The episode ends with the group, excluding Robin, dancing to her music video.

=== The Eight Slaps ===
As said before, Marshall was initially granted five slaps by Lily; he received three supplementary slaps in Episode 7.09 "Disaster Averted". The total amount of eight slaps was distributed as follows.

- The first slap was immediately delivered.
- The second slap happened in Episode 2.16 "Stuff", after Barney forced his friends to watch a one-man show in which he provoked Lily.
- The third slap happened in Episode 3.09 "Slapsgiving", on Thanksgiving, after Slap bet commissioner Lily revoked the truce she had proclaimed for the feast.
- The fourth slap happened in Episode 5.09 "Slapsgiving 2: Revenge of the Slap": after being initially bequeathed to Ted and Robin who could not agree on who was going to use it, the slap was eventually delivered by Marshall.
- The fifth and the sixth slap happened in Episode 7.09 "Disaster Averted", where Barney has been forced to wear a duckie tie for days. Lily offers him to take it off, but he must gain three extra slaps, which he agrees on. Marshall immediately delivers two slaps.
- The seventh slap happened in Episode 9.14 "Slapsgiving 3", already mentioned, where Marshall calls it "The Slap Of A Million Exploding Suns".
- The eighth and final slap happened in Episode 9.22 "The End of the Aisle", where Marshall slaps Barney in order to calm him down during a panic attack.

== Production ==
The episode was originally titled "Robin Sparkles," but the title was changed to "Slap Bet" in order to avoid giving away the ending. In reruns, CBS used the originally intended "Robin Sparkles" title. In syndication, this episode is titled "Slap Bet".

The menu that Robin makes up when Ted questions her about her wedding was the actual menu at the wedding of writer Kourtney Kang, which took place two weeks prior to the writing of this episode.

This is the first appearance of Robin's young bubblegum pop persona, Robin Sparkles. Sparkles appears onscreen again in the season 3 episode "Sandcastles in the Sand" (also the name of Sparkles' music video) and the season 6 episode "Glitter". Robin's later grunge persona, Robin Daggers, appears in the season 8 episode "P.S. I Love You".

== Critical response ==
"Slap Bet" is often included in lists of the best How I Met Your Mother episodes. As of June 2025, it has the second-best rating of any How I Met Your Mother episode on IMDb, surpassed only by the 9th season episode "How Your Mother Met Me".

Staci Krause of IGN gave the episode 8.9 out of 10, describing it as "hilarious" and "a good break from the progressive storyline the show usually boasts". Krause said the "scene-stealing moment" was when the characters realized the video of Robin was a music video and described the video as "a very tongue-in-cheek homage to 80s pop in America". Later, in IGN's list of the 10 best How I Met Your Mother episodes, "Slap Bet" was selected as the best episode, citing the episode's introduction of "one of the show's most notable and iconic recurring bits: the titular Slap Bet" and noting that "it gave rise to Robin's teen pop star alter ego". The music video was described as the "ultimate gift" to television.

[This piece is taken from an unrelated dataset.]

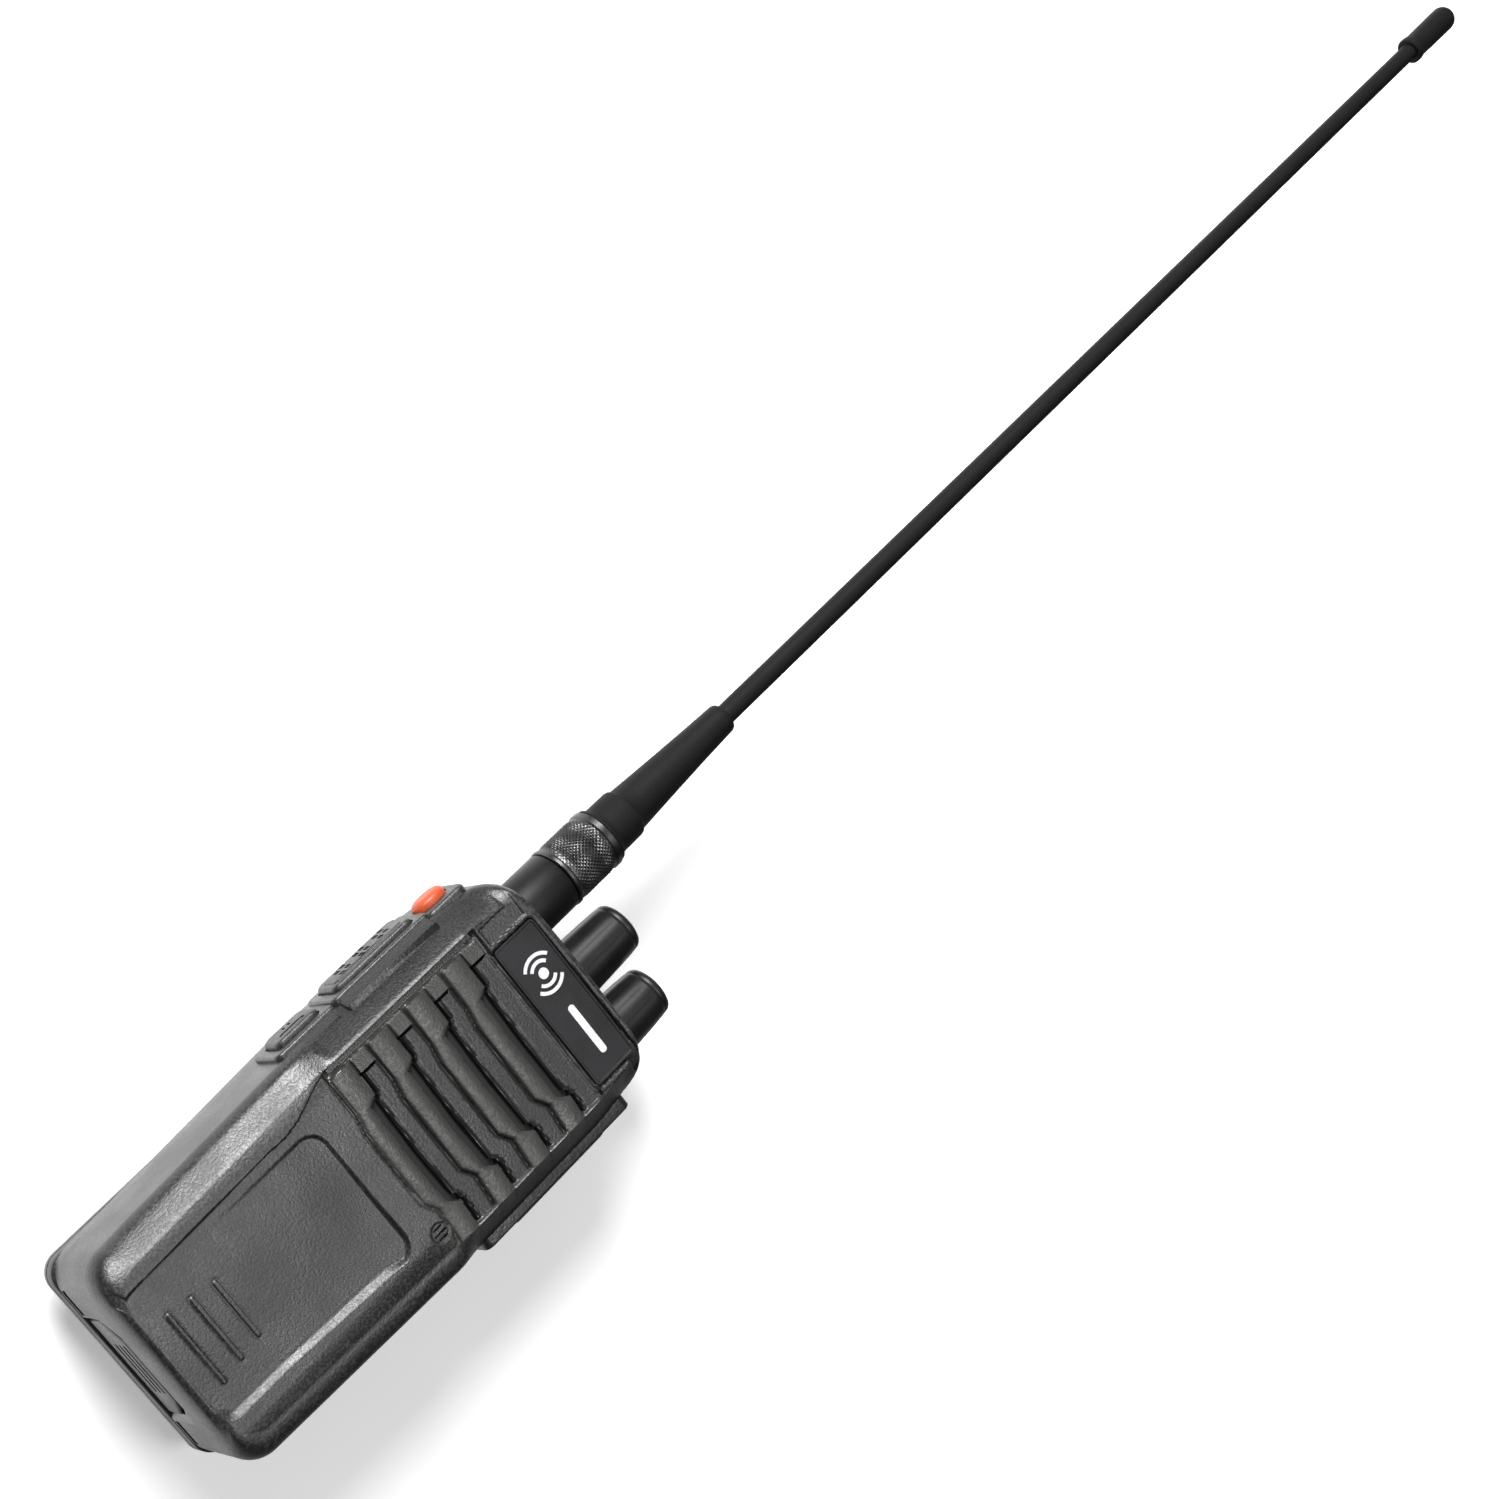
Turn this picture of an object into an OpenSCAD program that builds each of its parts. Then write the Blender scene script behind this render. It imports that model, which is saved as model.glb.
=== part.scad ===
// Handheld two-way radio with a long whip antenna, standing on its base.
// Frame: millimetres, +Z up along the antenna, front face towards -Y, push-to-talk side at -X.
// The modules are drawn with y = 0 at the foremost face, and placed() moves them to the origin.

/* [Housing] */
// Height of the housing from the base to the top deck
body_h = 128; // [120:1:136]
// Half the width of the housing at the base
base_hw = 28.5; // [27:0.5:30]
// Half the width of the housing from the waist up
waist_hw = 31; // [30:0.5:32]
// Height of the waist, where the housing reaches its full width
waist_z = 70; // [66:1:74]
// Depth of the front shell
shell_d = 28; // [27:0.5:29]
// Thickness of the shell walls
wall = 2.2; // [1.8:0.1:2.4]
// Depth from the front face to the back of the belt clip
total_d = 43; // [43:0.5:45]
// Half the width over the side buttons and the side rail
side_hw = 34.5; // [34:0.25:35]

/* [Front face] */
// Height of the lowest grille slot above the base
grille_z = 69; // [68:0.5:70]
// Distance from one grille slot to the next
grille_pitch = 11.6; // [11:0.1:12]
// Number of grille slots
grille_rows = 4; // [3:1:4]
// Height of one grille slot
slot_h = 1.5; // [1:0.1:2]
// Depth of the grille slats and of the lower panel below the front face
panel_sink = 0.8; // [0.4:0.1:1]

/* [Controls] */
// Distance of the antenna and knob axes behind the front face
axis_y = 16; // [15:0.5:17]
// Position of the antenna axis across the top deck
antenna_x = -15; // [-16:0.5:-14]
// Position of the volume knob across the top deck
volume_x = 3.7; // [3:0.1:4]
// Position of the channel knob across the top deck
channel_x = 19.8; // [19:0.1:20]
// Radius of both knobs at the skirt
knob_r = 7.3; // [6.5:0.1:7.5]
// Height of the volume knob
volume_knob_h = 19.5; // [17:0.5:20]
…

In 2010, Joyce Eng of TV Guide called the episode "possibly the show's finest half-hour" and said, "nothing will ever be or beat 'Slap Bet'".

Miss Alli of Television Without Pity gave the episode an A+. In 2009, TV Guide ranked "Slap Bet" #62 on its list of the 100 Greatest Episodes.

The episode appeared on Radio Times list of the top 10 episodes of the series. Josh Lasser of HitFix said "Slap Bet" was the best episode of the show in a list of the top 10 episodes. Digital Spy rated the episode fourth in its top 10 list.

In 2012, Eric Eisenberg of Cinema Blend chose "Slap Bet" as the best episode of How I Met Your Mother. Eisenberg commented, "the highlight of "Slap Bet" is the use of misdirection", and described Robin's singing as "maddening and hilarious". He said the song was "one of the best TV-created pop songs of all time" and claimed the episode had "a wonderful impact on the show at large", explaining that "both major elements at play in "Slap Bet" have gone on to have effects seen in multiple episodes throughout the program". In 2018, TheRinger.com listed this episode at #52 in its list of the best 100 television episodes to have aired since 2000, and was the only episode of How I Met Your Mother to have made the list.